Table of Contents
Abstract
Basic performance tests of SER Ottendorf version as it was captured from its CVS branch on 29th March 2007, without any modifications (warning it has DBG_QM_MALLOC defined and thus may not give the best performance!).
There is detailed description in each test what machine was used for testing. For all tests was the machine running SER the same. Here are its lmbench results.
New SIPP seems much slower than the older one - it is able to generate at most something around 7k requests per second from testing client what is insufficient to saturate SER. Anything else than SIPP has to be used here or more SIPP instances.
Here are results measured with old sipp, but they are near the border of sipp possibilities so don't care much about them.
Do tests for all DB modes; only simple REGISTER handling...
Here and here are registrar test results with different DB modes and different usernames (sequentialy or randomly generated with constant length); 1000 000 registrations was done; only one client was used. In short:
| db_mode | usernames | test1/test2 throughput (registrations per second) |
|---|---|---|
| 0 ... in memory | sequential | 8057 / 8117 |
| 0 ... in memory | random | 8022 / 8061 |
| 1 ... write through | sequential | 2348 / 2359 |
| 1 ... write through | random | 1037 / 1042 |
| 2 ... write back | sequential | 2788 / 2786 (both with errors) |
| 2 ... write back | random | 2099 / 2085 (both with errors) |
Test was done with default compilation flags and default MySQL database running localy on tested machine.
For in memory tests it seems that randomized usernames give sometimes a bit better performance sometimes worse, but for storing into database (in write-through mode) it seems that randomized usernames are significantly worse than sequential ones (tried more times with similar results).
DB mode 2 - write back - seems rather unusable for huge amount of data in current implementation. The usrloc data structure is probably locked for whole time when it is traversed and changes are written in database and thus at this time is no registration processed.
![]() | ![]() |
VERY interesting is context switching rate measured by SAR during the test:
| db_mode | usernames | average context switches per second |
|---|---|---|
| 0 ... in memory | sequential | 239966 |
| 0 ... in memory | random | 240894 |
| 1 ... write through | sequential | 323460 |
| 1 ... write through | random | 512373 |
| 2 ... write back | sequential | 340578 |
| 2 ... write back | random | 427975 |
Test performance of attributes usage:
loading from DB (domain, uid)
setting value (setting many AVPs)
getting AVP value (many AVPs, try to get the last one)
Try to use different mutex implementations to show performance impact on transaction stateful proxy and on registrar.

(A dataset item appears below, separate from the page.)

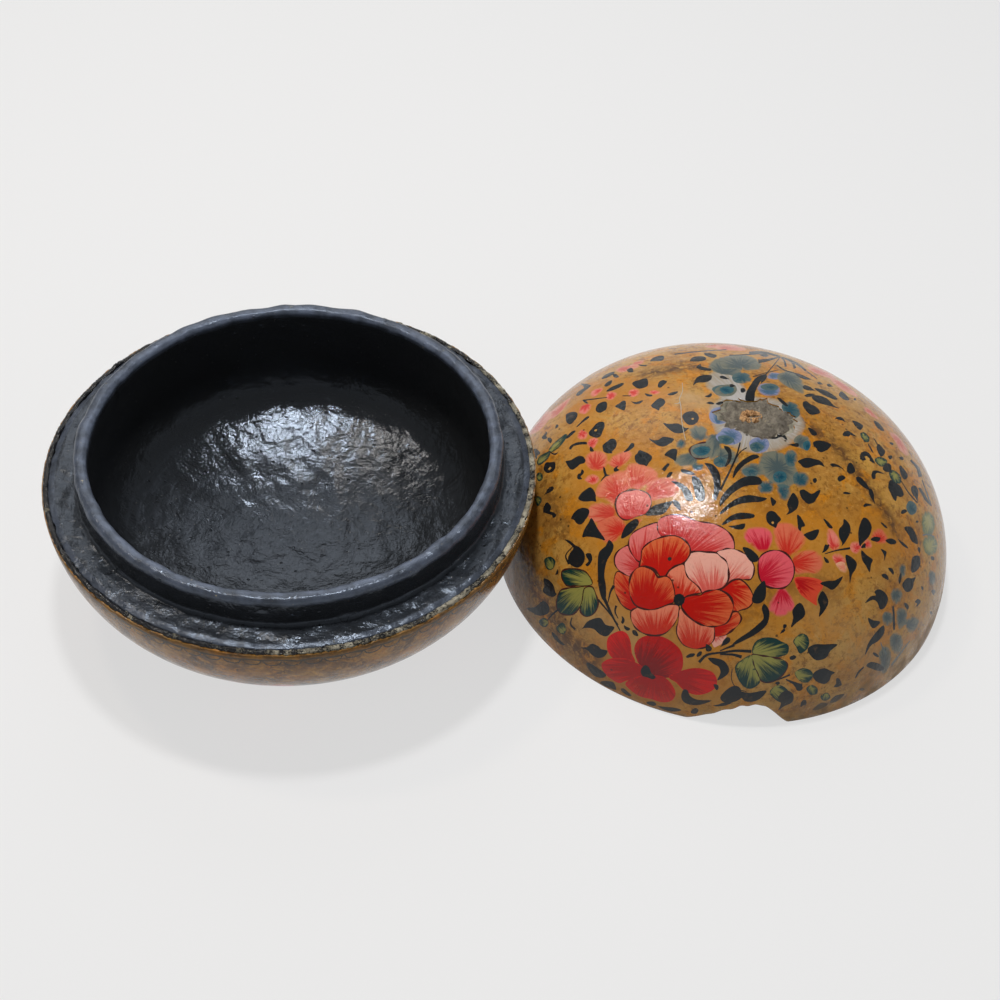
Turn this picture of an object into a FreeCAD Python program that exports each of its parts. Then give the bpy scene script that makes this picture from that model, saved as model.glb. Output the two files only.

Longer operations like registrations have other demands on mutexes than short ones. Here are registrar results got with default locking settings and with pthread mutexes. It seems that in this case pthread mutexes give significantly better performance than default locking (measured on machine with one 3GHz Intel CPU with hyperthreading).
Table 1. average throughput (registrations per second) with default locking
| db_mode | 1 process | 2 processes | 4 processes | 8 processes |
|---|---|---|---|---|
| 0 ... in memory | 9898 | 9410 | 8548 | 8191 |
| 1 ... write through | 3490 | 2794 | 2438 | 2389 |
| 2 ... write back | 4566 | 4319 | 2759 | 2789 |
Table 2. average throughput (registrations per second) with pthread mutexes
| db_mode | 1 process | 2 processes | 4 processes | 8 processes |
|---|---|---|---|---|
| 0 ... in memory | 9824 | 9845 | 9435 | 9301 |
| 1 ... write through | 3466 | 3254 | 3298 | 3182 |
| 2 ... write back | 5105 | 5133 | 5121 | 5096 |
Note that the context switching rate reported by sar for 4/8 processes is much lower when using pthread mutexes (80k switches/s in db_mode 0) than in the case of default locking (200-250k switches/s in db_mode 0).